How do Peter and the others know that Cornelius’ group have received the Holy Spirit? It is evident by a miraculous sign — “they heard them speaking in tongues and praising God” (10:46). In fact, the Spirit comes on these people in more or less the same way as he did upon the Jewish converts at Pentecost. For this reason, this event is sometimes called “the Gentile Pentecost.”
It is not possible to mistake this momentous event. “Just as the first Jewish believers had received the Spirit and praised God in other tongues on the day of Pentecost, so now these Gentiles received the identical gift of God.” [I. Howard Marshall, Acts (Tyndale New Testament Commentary; Grand Rapids, MI: Eerdmans: 1996), 194.] The Holy Spirit is given only to those who believe in Jesus (Acts 11:17; Galatians 3:2). It is an irrefutable sign that God accepts these Gentiles. Cornelius and the others respond to Peter’s message in faith and God accepts them, sealing them as his people with the gift of the Holy Spirit.
The six Jewish believers are astonished at this turn of events — “that the gift of the Holy Spirit had been poured out even on the Gentiles” (10:45). But there is no refuting what occurs before their eyes — or in this case, their ears. The Jewish Christians know the Spirit has been given to the group because they “heard them speaking in tongues and praising God” (10:46).
The gift of tongues at Pentecost was speaking in various human languages. Here it is not so clear what is in view. If the group is speaking in other languages, which ones are they speaking in, and how would the Jewish observers know? Perhaps what is being described here are ecstatic utterances of a sort that are understood as praise to God. This may be, at least in part, the “tongues” that Paul describes. [1 Corinthians 12:7-11, 28; 13:1; 14:1-28.] In any case, these miraculous tongues and praises are given for the sake of the Jewish believers who came with Peter. They will later verify Peter’s contention before a board of Jerusalem believers that God accepts Gentiles into the church.

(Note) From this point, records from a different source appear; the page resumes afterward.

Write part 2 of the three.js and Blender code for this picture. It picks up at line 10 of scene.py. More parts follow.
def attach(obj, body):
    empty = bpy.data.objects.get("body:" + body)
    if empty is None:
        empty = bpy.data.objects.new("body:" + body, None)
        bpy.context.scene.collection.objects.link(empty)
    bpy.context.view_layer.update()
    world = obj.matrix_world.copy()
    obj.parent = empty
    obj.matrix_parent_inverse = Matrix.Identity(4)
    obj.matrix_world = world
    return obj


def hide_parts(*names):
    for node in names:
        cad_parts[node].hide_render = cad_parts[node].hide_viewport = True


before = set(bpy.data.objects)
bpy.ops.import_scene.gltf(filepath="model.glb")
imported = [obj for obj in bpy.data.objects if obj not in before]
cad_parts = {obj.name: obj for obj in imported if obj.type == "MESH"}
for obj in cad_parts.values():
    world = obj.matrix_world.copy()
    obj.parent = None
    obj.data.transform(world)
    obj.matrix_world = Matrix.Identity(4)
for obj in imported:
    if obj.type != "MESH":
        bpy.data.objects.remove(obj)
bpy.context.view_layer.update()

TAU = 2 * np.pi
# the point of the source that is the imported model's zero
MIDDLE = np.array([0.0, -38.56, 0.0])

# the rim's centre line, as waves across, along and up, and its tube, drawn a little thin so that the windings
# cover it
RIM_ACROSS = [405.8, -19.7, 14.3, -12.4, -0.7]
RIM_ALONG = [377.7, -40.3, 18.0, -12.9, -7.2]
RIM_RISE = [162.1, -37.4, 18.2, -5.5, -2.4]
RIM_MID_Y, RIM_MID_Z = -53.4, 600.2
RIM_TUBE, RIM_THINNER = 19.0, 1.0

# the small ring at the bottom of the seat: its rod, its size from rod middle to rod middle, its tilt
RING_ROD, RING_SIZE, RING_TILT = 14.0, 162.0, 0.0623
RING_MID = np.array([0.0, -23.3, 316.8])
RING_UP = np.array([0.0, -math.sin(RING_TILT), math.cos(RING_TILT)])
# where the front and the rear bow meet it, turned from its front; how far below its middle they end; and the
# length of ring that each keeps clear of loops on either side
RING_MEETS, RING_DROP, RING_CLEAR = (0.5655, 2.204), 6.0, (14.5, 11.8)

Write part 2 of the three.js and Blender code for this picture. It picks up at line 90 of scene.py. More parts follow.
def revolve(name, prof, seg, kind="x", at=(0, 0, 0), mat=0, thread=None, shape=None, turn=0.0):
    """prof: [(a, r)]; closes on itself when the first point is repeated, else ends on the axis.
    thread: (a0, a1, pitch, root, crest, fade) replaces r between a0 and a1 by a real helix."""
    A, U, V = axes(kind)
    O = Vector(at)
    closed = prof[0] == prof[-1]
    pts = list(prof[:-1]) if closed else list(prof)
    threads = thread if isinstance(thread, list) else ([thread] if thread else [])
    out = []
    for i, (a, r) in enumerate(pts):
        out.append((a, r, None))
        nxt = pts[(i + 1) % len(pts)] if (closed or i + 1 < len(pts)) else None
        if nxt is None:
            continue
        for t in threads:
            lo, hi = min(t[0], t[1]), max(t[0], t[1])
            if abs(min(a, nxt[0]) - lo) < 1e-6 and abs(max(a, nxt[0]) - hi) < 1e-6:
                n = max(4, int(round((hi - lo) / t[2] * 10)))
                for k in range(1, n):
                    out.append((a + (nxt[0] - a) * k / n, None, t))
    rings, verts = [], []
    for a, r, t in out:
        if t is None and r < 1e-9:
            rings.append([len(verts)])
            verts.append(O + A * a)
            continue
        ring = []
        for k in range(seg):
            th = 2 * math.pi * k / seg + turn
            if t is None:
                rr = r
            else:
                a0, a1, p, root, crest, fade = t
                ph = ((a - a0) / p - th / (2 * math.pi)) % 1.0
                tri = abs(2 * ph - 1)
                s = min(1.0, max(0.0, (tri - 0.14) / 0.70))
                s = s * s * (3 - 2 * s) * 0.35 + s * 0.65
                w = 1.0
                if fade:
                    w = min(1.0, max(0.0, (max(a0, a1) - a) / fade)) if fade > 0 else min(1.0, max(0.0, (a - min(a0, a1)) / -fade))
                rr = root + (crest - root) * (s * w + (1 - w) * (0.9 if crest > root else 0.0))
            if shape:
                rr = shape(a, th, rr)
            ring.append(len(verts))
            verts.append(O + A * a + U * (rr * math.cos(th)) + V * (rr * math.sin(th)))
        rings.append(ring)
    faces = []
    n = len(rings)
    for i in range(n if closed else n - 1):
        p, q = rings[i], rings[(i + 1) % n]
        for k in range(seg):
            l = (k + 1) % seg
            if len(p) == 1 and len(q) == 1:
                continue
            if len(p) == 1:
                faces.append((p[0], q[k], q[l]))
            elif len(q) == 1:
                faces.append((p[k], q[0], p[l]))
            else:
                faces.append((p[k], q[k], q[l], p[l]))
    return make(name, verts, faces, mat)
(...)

They were baptized (10:47-48)
Cornelius and the others believe and receive the Spirit, but they are not yet baptized. Baptism is a rite that symbolizes an individual’s having been cleansed of sin and “resurrected” to newness of life. It can also function as a sign to the believer that he or she has been received into the community of believers.
We should be careful about thinking in terms of a formula as though a person receives the Holy Spirit only after being baptized. This is obviously not the case here, as everyone receives the Holy Spirit before being baptized. However, baptism is an important ceremony to the individual’s Christian life in the same way that a marriage ceremony is a vital beginning point of a marriage. (But the ceremony doesn’t cause the marriage.) Although people are saved by faith, not baptism, the New Testament pattern is that all who have faith are also baptized in water.

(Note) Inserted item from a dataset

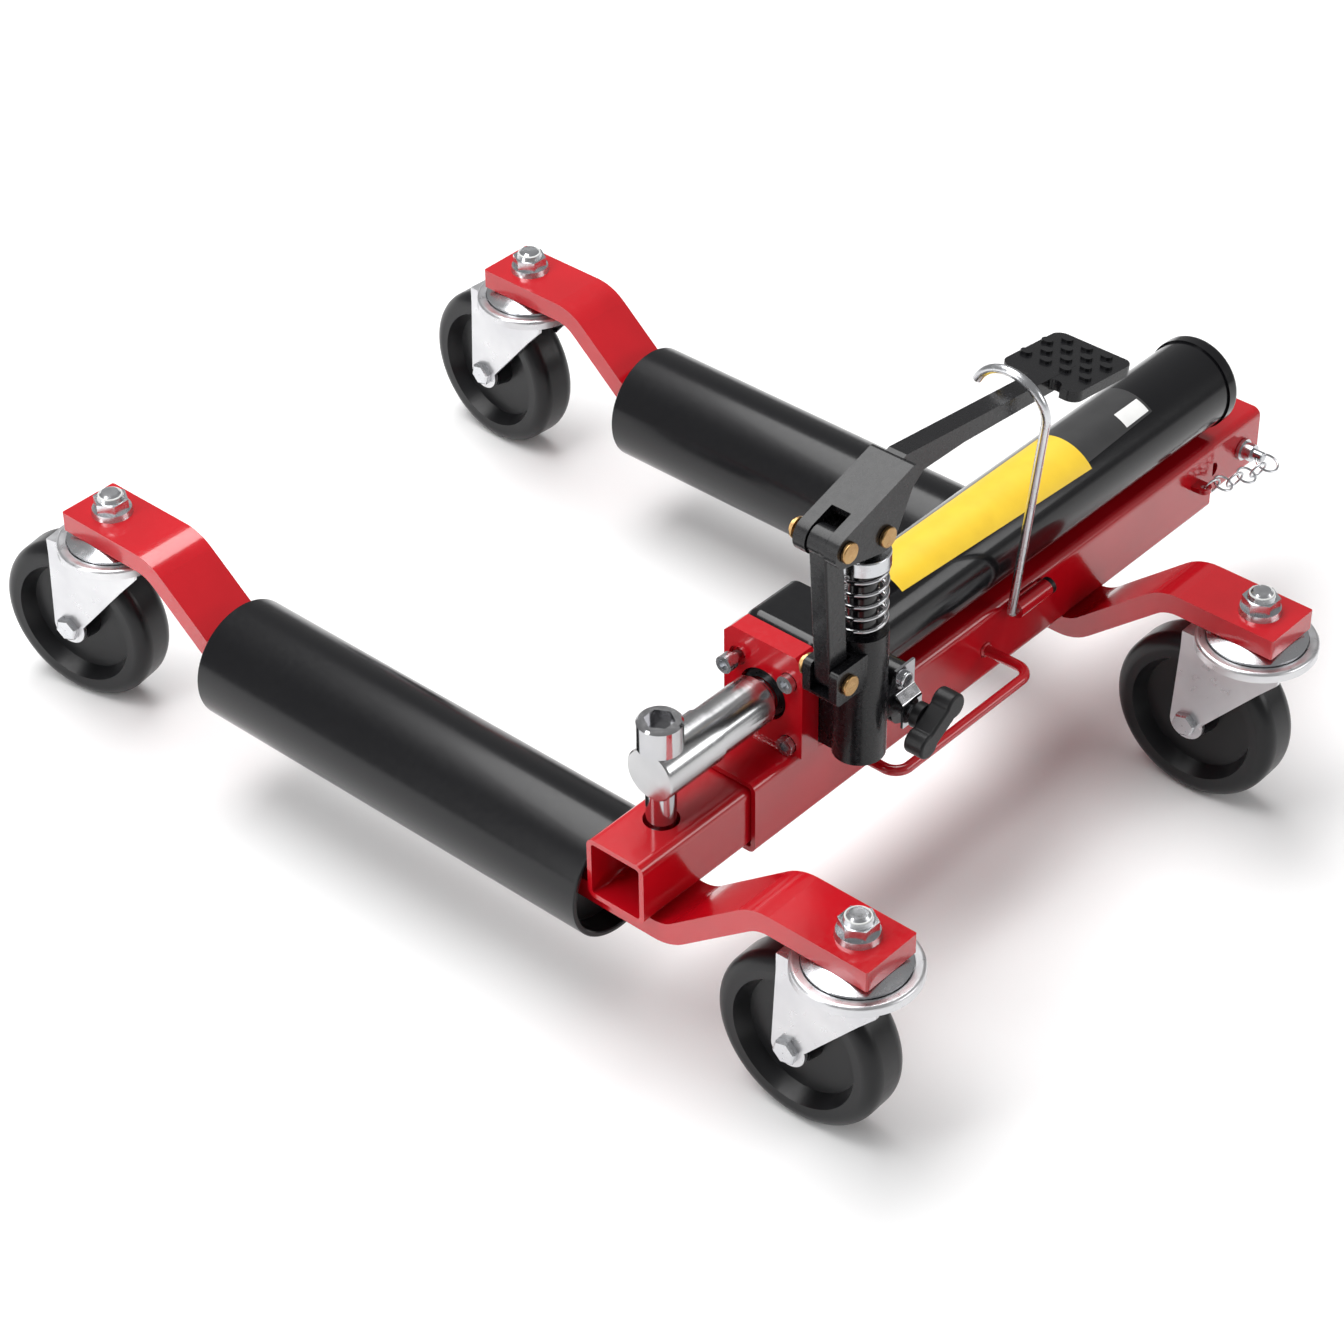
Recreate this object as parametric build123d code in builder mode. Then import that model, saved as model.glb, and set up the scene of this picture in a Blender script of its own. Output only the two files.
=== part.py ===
"""Hydraulic wheel dolly.

Two cranked cross bars on swivel casters carry loose rollers. The front bar is welded under a
sliding square tube, and a foot-pumped ram pulls it towards the rear bar, so that the rollers
close under a tyre and lift it. X runs along the square tubes, Y along the rollers and Z up.
"""

import os
from math import asin, atan2, cos, degrees, hypot, radians, sin, tan

from build123d import *

# ---- Casters ----
wheel_radius = 50.8
wheel_width = 28.0
wheel_shoulder = 8.0
wheel_rim = 12.8
wheel_recess_depth = 9.0
wheel_hub_radius = 11.0
caster_trail = 28.0
caster_height = 118.65
trail_angles = {
    "front_left": 100.9,
    "front_right": 91.5,
    "rear_left": 86.6,
    "rear_right": 91.1,
}
kingpin_radius = 6.0
nut_flange_radius = 11.9
nut_across_flats = 18.0
race_radius = 27.5
race_height = 5.2
ball_radius = 2.0
ball_circle_radius = 20.0
ball_count = 16
fork_disc_radius = 33.5
fork_disc_thickness = 2.6
fork_rim_width = 5.5
fork_rim_height = 5.8
fork_front = 26.0
fork_back = 36.0
race_gap = 0.3
fork_leg_thickness = 2.4
fork_wheel_gap = 1.3
fork_end_radius = 10.5
axle_radius = 4.5
axle_head_radius = 6.4
axle_head_height = 2.4

# ---- Cross bars ----
bar_width = 38.0
bar_thickness = 12.0
bar_half_length = 289.0
kingpin_y = 268.0
bar_spacing = 339.0
bar_bend_y = 219.0
bar_landing = 5.0
bar_bend_radius = 26.0

# ---- Square tubes ----
beam_y = -134.0
beam_z = 104.0
inner_size = 38.0
inner_wall = 3.0
inner_corner = 5.0
inner_start = -26.0
inner_end = 511.0
outer_wall = 3.0
outer_corner = 5.0
tube_clearance = 0.5
outer_start = 55.0
outer_end = 459.0

# ---- Rollers ----
roller_radius = 35.0
roller_wall = 3.0
roller_length = 280.0
roller_side_gap = 2.0
bush_length = 10.0
bush_inset = 14.0
running_clearance = 0.05

# ---- Ram ----
ram_rise = 29.5
plate_x = 87.0
plate_thickness = 13.0
plate_width = 52.0
plate_rise = 33.0
plate_bore_radius = 15.0
plate_screw_y = 34.0
plate_screw_z = 40.0
plate_screw_drop = 4.0
plate_screw_radius = 3.0
plate_screw_head_radius = 5.0
plate_screw_head = 6.0
plate_screw_length = 22.0
screw_proud = 3.5
screw_loose = 7.5
head_length = 37.0
head_rise = 34.0
barrel_radius = 26.5
barrel_wall = 3.5
barrel_end = 462.0
cap_radius = 27.6
cap_length = 9.0
rod_radius = 10.0
rod_eye_radius = 15.0
rod_eye_start = 0.5
rod_eye_end = 41.5
sleeve_radius = 14.0
sleeve_end = 81.0
thread_radius = 11.0
gland_radius = 14.2
piston_length = 24.0
rod_stroke = 130.0

# ---- Coupling bolt ----
bolt_x = 9.0
bolt_radius = 8.0
bolt_head_radius = 12.0
bolt_head_height = 16.5
bolt_hex = 14.0
bolt_tip = 55.0
bolt_nut_flats = 24.0
bolt_nut_height = 13.0
tube_hole_radius = 9.6

# ---- Pump ----
pump_x = 109.5
pump_y = -179.0
pump_radius = 14.0
pump_bottom = 130.0
pump_top = 208.0
plunger_radius = 8.0
plunger_bottom = 178.0
cup_radius = 14.0
cup_bottom = 247.6
cup_top = 256.0
tongue_width = 10.6
tongue_length = 14.0
spring_wire = 1.15
spring_radius = 12.2
spring_turns = 5
lug_front = 77.0
lug_width = 22.0
lug_bottom = 181.0
lug_top = 201.0
slot_width = 12.0
link_thickness = 10.6
link_width = 14.0
link_top_radius = 8.0
fulcrum = (86.0, 191.0)
lever_pivot = (80.0, 276.0)
plunger_pin_z = 269.3
pin_radius = 4.0
pin_head_radius = 5.6
pin_head_height = 2.2
pin_tail = 6.5
open_pivot_clearance = 1.0

# ---- Pedal lever ----
cheek_width = 27.0
lobe_radius = 9.0
elbow = (134.0, 300.5)
roof_thickness = 7.0
arm_width = 11.0
arm_drop_angle = 7.0
arm_height_root = 13.0
arm_height_tip = 8.0
pad_x = 272.5
pad_top = 283.4
pad_length = 51.0
pad_width = 48.0
pad_thickness = 6.0
pad_corner = 6.0
stud_length = 5.0
stud_width = 6.4
stud_height = 1.6
stud_pitch_x = 9.1
stud_pitch_y = 6.2
stud_start = (-8.3, 20.0)
stud_columns = ((0, 1), (-1, 3), (-1, 4), (0, 4), (1, 2))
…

With this in mind, when Peter sees that the group has already received the Holy Spirit, he says, “Surely no one can stand in the way of their being baptized with water” (10:47). He then orders that they should be baptized in Jesus’ name, in effect saying he (and the church) accept what God has already done.
A new direction
We should state once again what the Cornelius event means to the church. Not only can Gentiles be accepted into the church as Gentiles, it means that they can also be directly evangelized. They can become disciples in every sense of the word without having to become fully observant Jews. The Spirit baptizes people, whether they are Jews or Gentiles, into one body, the Israel of God (1 Corinthians 12:13).
The Jewish believers seem to understand this — that God accepts the Gentiles as they are. This is indicated in the fact that no one seems to suggest that Cornelius should be circumcised. However, the issue of circumcision for Gentile believers plagues the church for decades to come. As well, the question of whether Gentiles should live like Jews in such things as their eating habits will also continue to trouble the church.
Cornelius does not ask to be baptized. Nor does the church (Peter) ask him if he is interested in fellowshipping with the body of believers, hoping for a later conversion. From start to finish, God is operating his salvation upon Cornelius, who has little role in this part of the story except to accept what God is doing. William H. Willimon correctly says:
Cornelius is surprisingly passive in this story, as if he is someone who is being swept along, carried by events and reacting to actions quite beyond his power to initiate or control. This is the way it is with repentance. It is more than a decision we make (‘since I gave my life to Christ’; ‘since I took Jesus as my personal Savior’) or some good deed we offer to God; repentance is the joyful human response to God’s offer of himself to us. [100.]
In fact, all conversion accounts in Acts begin with God’s initiative through the Holy Spirit. God is always pictured as the One who begins and completes the process of repentance.
God is the chief actor in all Lukan accounts of conversion. Even the smallest details are attributed to the working of God. Conversion is not the result of skillful leadership by the community or even of persuasive preaching or biblical interpretation. In many accounts, such as those of Philip’s work with the Ethiopian, the mysterious hand of God directs everything. In other stories, such as the story of Peter and Cornelius, the church must be dragged kicking and screaming into the movements of God. Manipulation, strategic planning, calculating efforts by the community aimed at church growth are utterly absent. Even our much beloved modern notions of “free will” and personal choice and decision appear to play little role in conversion in Acts. Conversion is a surprising, unexpected act of divine grace. [ibid., 104.]
Luke’s story is about how the gospel reaches Rome, and Cornelius plays no further role in that story. He leaves Luke’s account as abruptly as Ananias does. Johannes Munck observes that “the narrative about Cornelius seems, from an historical point of view, to be left hanging in midair as a detached fragment.” [Munck, 107.]
We would like to know more about Cornelius’ subsequent history. How does he live out his life as a Christian? Does he continue to serve in the military? Does he get caught up in the church’s squabble over whether Gentiles should live like Jews, and what is his reaction? But Luke tells us nothing further about Cornelius, except that Peter stays with him for some time (10:48). Then the apostle goes to Jerusalem to answer his critics, and Cornelius becomes lost in the mist of history.
Luke has interests other than recounting the converted life of Cornelius. He wants to tell the story of how God opens salvation to the Gentiles. Once he tells that tale, Luke moves on to narrate other events that show the growth of the church, and the gospel being preached further afield.